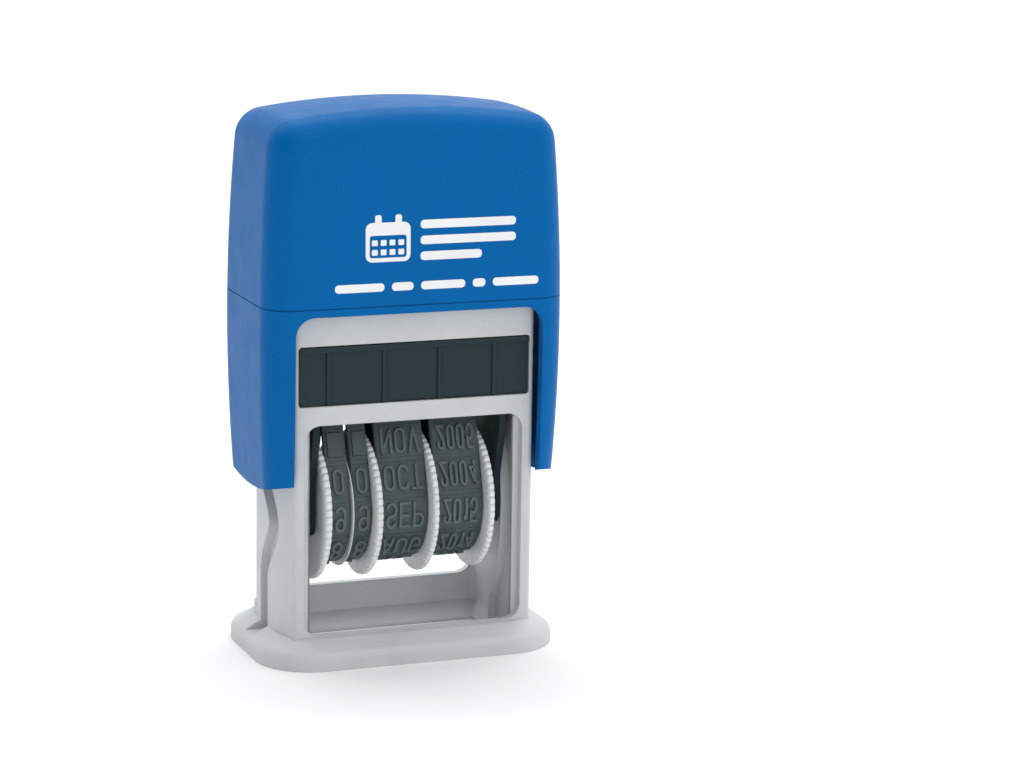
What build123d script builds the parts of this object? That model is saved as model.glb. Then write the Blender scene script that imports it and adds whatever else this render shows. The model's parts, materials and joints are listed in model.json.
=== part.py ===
from build123d import *
import math
import os

# A small self-inking date stamp, in millimetres.
# +Z is up, -Y is the front and +X is the right hand side seen from the front.
# The origin is on the table, under the middle of the foot.
# A cap slides down over an open frame and carries a yoke inside it. The yoke holds the block of
# date bands on two trunnions, and cam pins on the block run in grooves in the frame's side walls,
# so that the block turns over from the ink pad above it to the paper below it.

# ---- driving dimensions ----
FOOT_OVERHANG = 2.8
FOOT_FRONT_OVERHANG = 3.73
FOOT_CORNER = 7.7
FOOT_RIM = 2.2
FOOT_TOP = 3.7
FOOT_SLOPE = 2.9
FOOT_SHOULDER = 1.2

SIDE_WALL = 3.1
SIDE_BOW = 1.4
FRAME_DEPTH = 18.4
FRAME_WALL = 1.2
FRAME_EDGE_RADIUS = 0.8
CAVITY_CORNER = 0.8
LIP_HEIGHT = 2.2
LIP_EDGE = 0.4
LIP_SIDE = 1.2
OPENING_DEPTH = 10.6
ROOF_THICKNESS = 1.2
CAM_TRACK_DEPTH = 1.9
SIDE_STEP_Y = 4.2
SIDE_STEP = 0.3
NOTCH_REACH = 2.3
NOTCH_DEPTH = 1.2

WINDOW_SIDE = 0.26
WINDOW_SILL = 0.15
REAR_WINDOW_SILL = 2.4
WINDOW_TO_PRINT = 3.7
WINDOW_CORNER = 2.15
REAR_WINDOW_CORNER = 3.0

CARTRIDGE_WINDOW_SIDE = 0.92
CARTRIDGE_WINDOW_HEIGHT = 8.11
CARTRIDGE_WINDOW_DROP = 1.13
CARTRIDGE_WINDOW_CORNER = 0.5

PUSH_WINDOW_WIDTH = 18.0
PUSH_WINDOW_RISE = 0.9
PUSH_WINDOW_HEIGHT = 4.0
PUSH_WINDOW_CORNER = 1.0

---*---

#### GIVEN PROBLEM
Your task is to reproduce the whole listing exactly.

#### EXERCISE RESPONSE
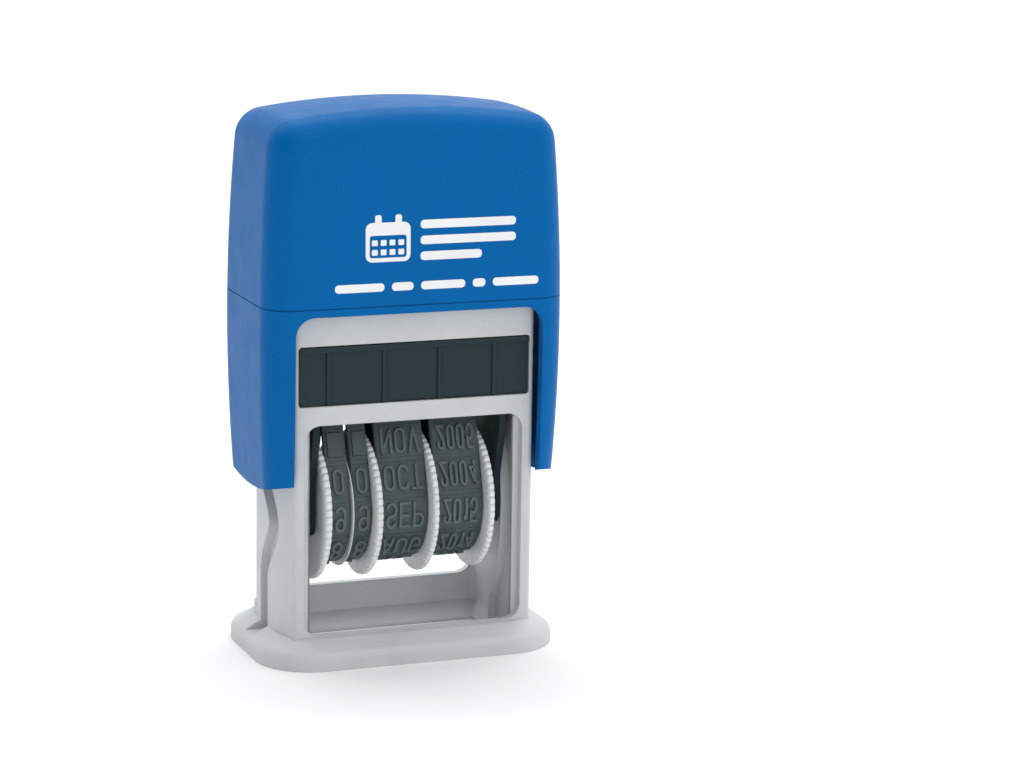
What build123d script builds the parts of this object? That model is saved as model.glb. Then write the Blender scene script that imports it and adds whatever else this render shows. The model's parts, materials and joints are listed in model.json.
=== part.py ===
from build123d import *
import math
import os

# A small self-inking date stamp, in millimetres.
# +Z is up, -Y is the front and +X is the right hand side seen from the front.
# The origin is on the table, under the middle of the foot.
# A cap slides down over an open frame and carries a yoke inside it. The yoke holds the block of
# date bands on two trunnions, and cam pins on the block run in grooves in the frame's side walls,
# so that the block turns over from the ink pad above it to the paper below it.

# ---- driving dimensions ----
FOOT_OVERHANG = 2.8
FOOT_FRONT_OVERHANG = 3.73
FOOT_CORNER = 7.7
FOOT_RIM = 2.2
FOOT_TOP = 3.7
FOOT_SLOPE = 2.9
FOOT_SHOULDER = 1.2

SIDE_WALL = 3.1
SIDE_BOW = 1.4
FRAME_DEPTH = 18.4
FRAME_WALL = 1.2
FRAME_EDGE_RADIUS = 0.8
CAVITY_CORNER = 0.8
LIP_HEIGHT = 2.2
LIP_EDGE = 0.4
LIP_SIDE = 1.2
OPENING_DEPTH = 10.6
ROOF_THICKNESS = 1.2
CAM_TRACK_DEPTH = 1.9
SIDE_STEP_Y = 4.2
SIDE_STEP = 0.3
NOTCH_REACH = 2.3
NOTCH_DEPTH = 1.2

WINDOW_SIDE = 0.26
WINDOW_SILL = 0.15
REAR_WINDOW_SILL = 2.4
WINDOW_TO_PRINT = 3.7
WINDOW_CORNER = 2.15
REAR_WINDOW_CORNER = 3.0

CARTRIDGE_WINDOW_SIDE = 0.92
CARTRIDGE_WINDOW_HEIGHT = 8.11
CARTRIDGE_WINDOW_DROP = 1.13
CARTRIDGE_WINDOW_CORNER = 0.5

PUSH_WINDOW_WIDTH = 18.0
PUSH_WINDOW_RISE = 0.9
PUSH_WINDOW_HEIGHT = 4.0
PUSH_WINDOW_CORNER = 1.0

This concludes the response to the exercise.